Denize uzak coğrafyanın insanı için deniz bir hayaldir. Deniz kıyısında yaşayanlar için çöl ne ise, çöl bölgelerinde yaşayan insanlar için de deniz o dur.
Yani her iki karşıt duygu, şaşkın ifadelerde birleşir.
Biri çölü, diğeri denizi olağanüstü ama yaşanmaz bilir.
Oysa her ikisinin de düşüncesi eksik ve temelsizdir. Denizin kendine göre güzel ve zorlu tarafı varken, çöl ucuz bucaksız kum tepeleri de olsa olağanüstü bir yaşamı barındırır.
Deniz engin, uçsuz bucaksız su kütlesiyle şeffaf bir yaşamı, çöl ise kum fırtınaları ile kapalı yaşamayı zorunlu kılar.
Neyse ki ben deniz ile çöl coğrafyasının arasında, yeryüzün bereketli hilal denilen bölgede doğmuşum.

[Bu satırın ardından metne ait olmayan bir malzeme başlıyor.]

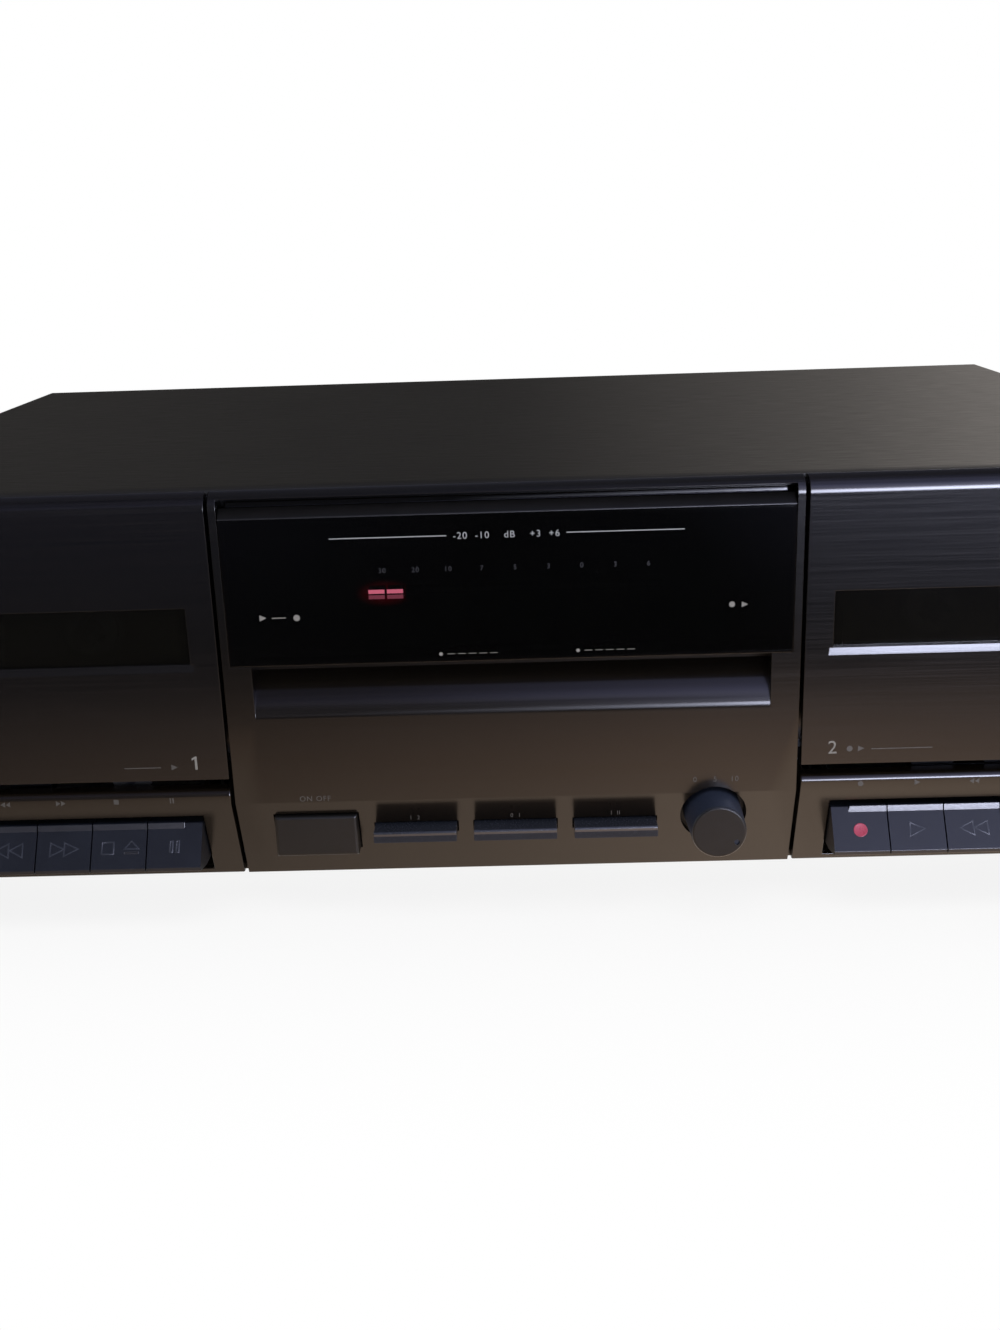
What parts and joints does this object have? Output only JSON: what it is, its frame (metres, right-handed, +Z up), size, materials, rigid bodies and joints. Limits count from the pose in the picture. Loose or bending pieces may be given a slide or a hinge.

Ne deniz, ne de çöl beni celb eder.
Ben Fırat ve Dicle’nin nazlı seher yellerinde saklı dağ havasının insanıyım. Deniz bana uzak, çöl bana yabancıdır. Tatlı su kültürünün, kadim geçmişin döl yatağında bir sıkışmışlık coğrafyasında denizin maviliğini seven ama çölün altın sarısı rengini de hayatından silmeyen birisiyim.
Bir sentezin ürünüyüm. Bir elim güneşin doğduğu, yükseldiği doğuda, diğer elim Batı’nın deniz kokan yönündedir. Bir sentezim ben. Doğu ile Batı’nın sentezi.
Bu nedenle hangi yön ve hangi yeryüzü şekline yolculuk yaparsam yapayım, önce seslere kulak kabartır, sesini dinlerim kültürlerin, inanç ve duyguların.
Çöl derin bir sessizlik barındırır. İnsanda yalnızlık hissi uyandıran, korkunç bir sessizlik.
Deniz ise dalga sesidir. Geceyi parçalayan, insanda duygu depreşmesi yarattan bir sestir.
Biri sessizlik için de yaşamı ilmik ilmik örer, diğeri büyük bir gürültüyü romantik bir melodiye dönüştürür.
Deniz dalganın sesinde, bütün çağların cazibesidir. Çöl ise derin bir sessizlik ve kadim bir dinginlik, göç ve güç odaklarının savaş alanıdır.
Deniz sesini dinletir,çöl ise sessizliğinde kaybeder insanı. Dalgalar bazen usulca, bazen deli dolu bir güçle kıyıya ulaşır. Usulca gelip, usulca giden dalgalar dinginliğin ifadesiysen, çöl derin sessizliğin simgesidir.
Kahverengi ve som sarı bir rengin içinden gelip, deniz mavisinde umuda kürek çekmek, şiirler okumak dalgaların sesinde, görmek deryayı balıklarla birlikte ve yağmurda sırılsıklam olmak belki de en büyük bahtiyarlık.